Raw data
###
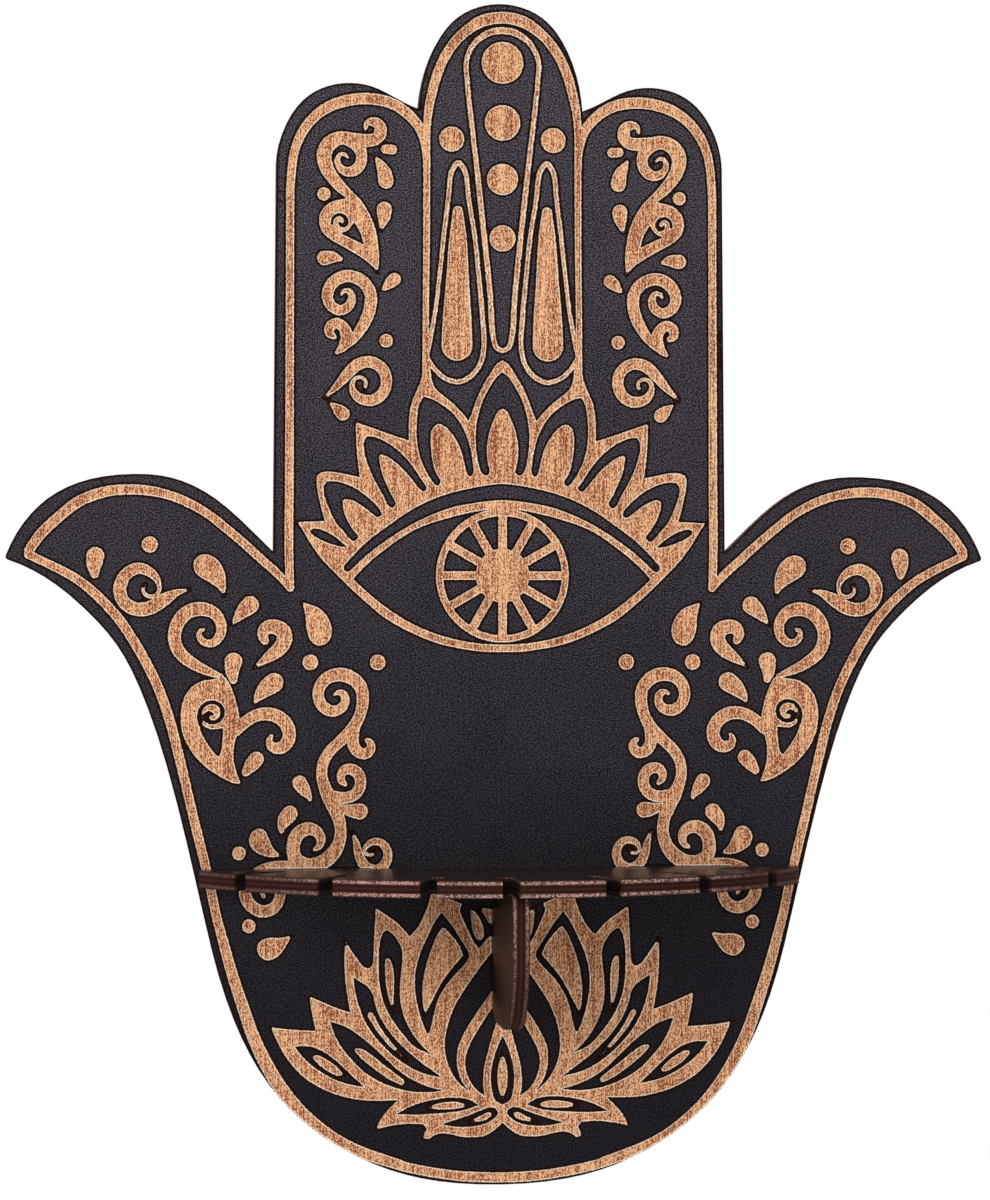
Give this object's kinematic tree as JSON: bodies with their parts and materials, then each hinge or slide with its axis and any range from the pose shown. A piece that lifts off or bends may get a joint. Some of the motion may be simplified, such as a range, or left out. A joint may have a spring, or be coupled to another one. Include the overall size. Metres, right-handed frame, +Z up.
{
  "type": "hamsa hand wall shelf",
  "caption": "Hand-shaped wall ornament of engraved black plywood with a small half-moon shelf, notched along its front edge for hanging pendulums, and a bracket below.",
  "frame": {"origin": "on the wall plane, at the middle of the hanger's raised face, on the hand's centre line", "axes": "+Z up, -Y the way the engraved front looks, +X to the right of someone facing the front"},
  "size_m": [0.2496, 0.0543, 0.3],
  "materials": {
    "board_ply": "matte black paint with engraved bare wood, burnt edges",
    "shelf_ply": "satin black faces, burnt ply edges",
    "bracket_ply": "satin dark brown faces, burnt ply edges",
    "hanger_steel": "brass-plated steel strip",
    "screw_steel": "brass-plated steel"
  },
  "bodies": {
    "root": {"back_board": "board_ply", "shelf": "shelf_ply", "bracket": "bracket_ply", "sawtooth_hanger": "hanger_steel", "hanger_screw_left": "screw_steel", "hanger_screw_right": "screw_steel"}
  },
  "joints": []
}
###
Set out the complete listing exactly as shown.

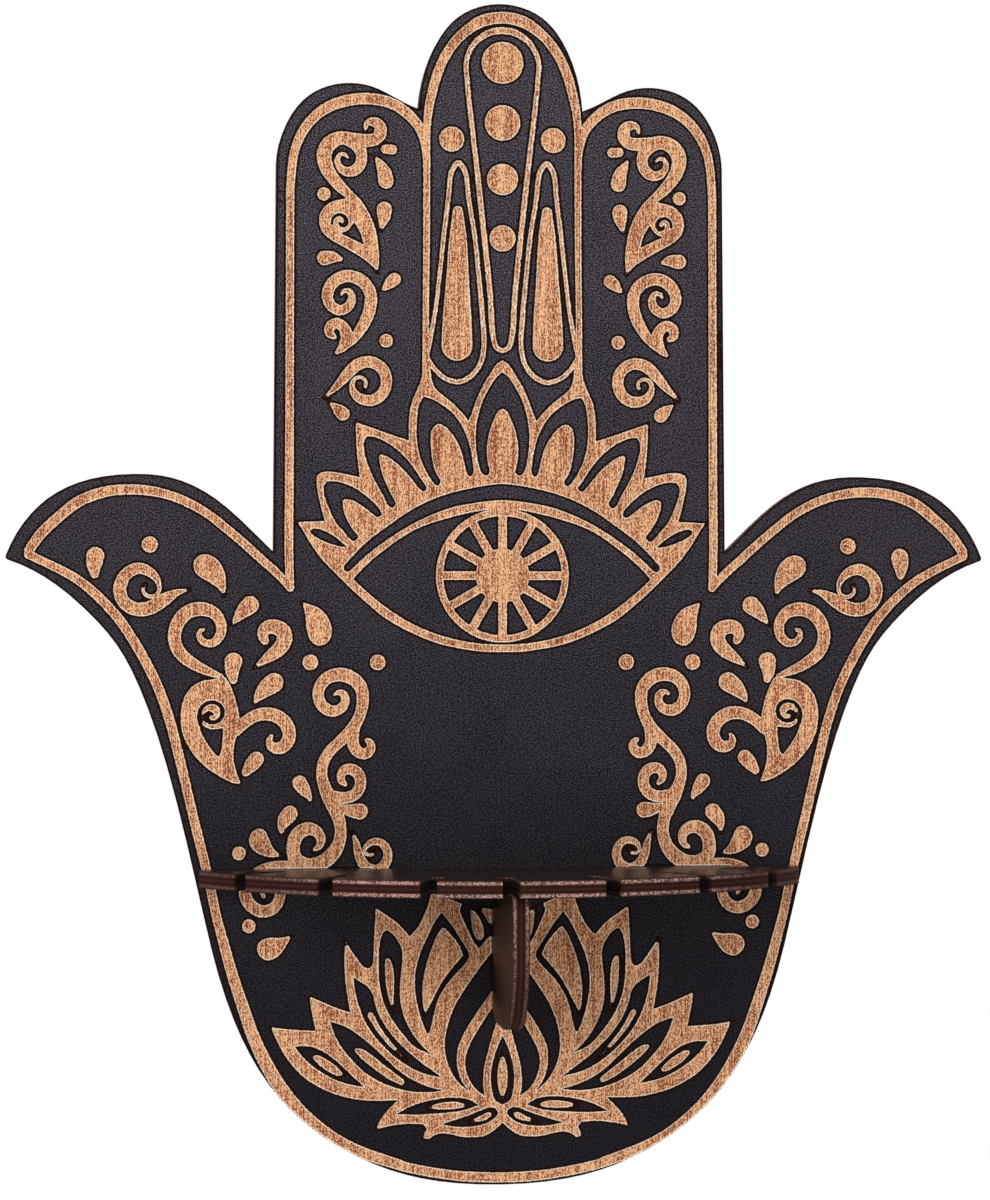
Give this object's kinematic tree as JSON: bodies with their parts and materials, then each hinge or slide with its axis and any range from the pose shown. A piece that lifts off or bends may get a joint. Some of the motion may be simplified, such as a range, or left out. A joint may have a spring, or be coupled to another one. Include the overall size. Metres, right-handed frame, +Z up.
{
  "type": "hamsa hand wall shelf",
  "caption": "Hand-shaped wall ornament of engraved black plywood with a small half-moon shelf, notched along its front edge for hanging pendulums, and a bracket below.",
  "frame": {"origin": "on the wall plane, at the middle of the hanger's raised face, on the hand's centre line", "axes": "+Z up, -Y the way the engraved front looks, +X to the right of someone facing the front"},
  "size_m": [0.2496, 0.0543, 0.3],
  "materials": {
    "board_ply": "matte black paint with engraved bare wood, burnt edges",
    "shelf_ply": "satin black faces, burnt ply edges",
    "bracket_ply": "satin dark brown faces, burnt ply edges",
    "hanger_steel": "brass-plated steel strip",
    "screw_steel": "brass-plated steel"
  },
  "bodies": {
    "root": {"back_board": "board_ply", "shelf": "shelf_ply", "bracket": "bracket_ply", "sawtooth_hanger": "hanger_steel", "hanger_screw_left": "screw_steel", "hanger_screw_right": "screw_steel"}
  },
  "joints": []
}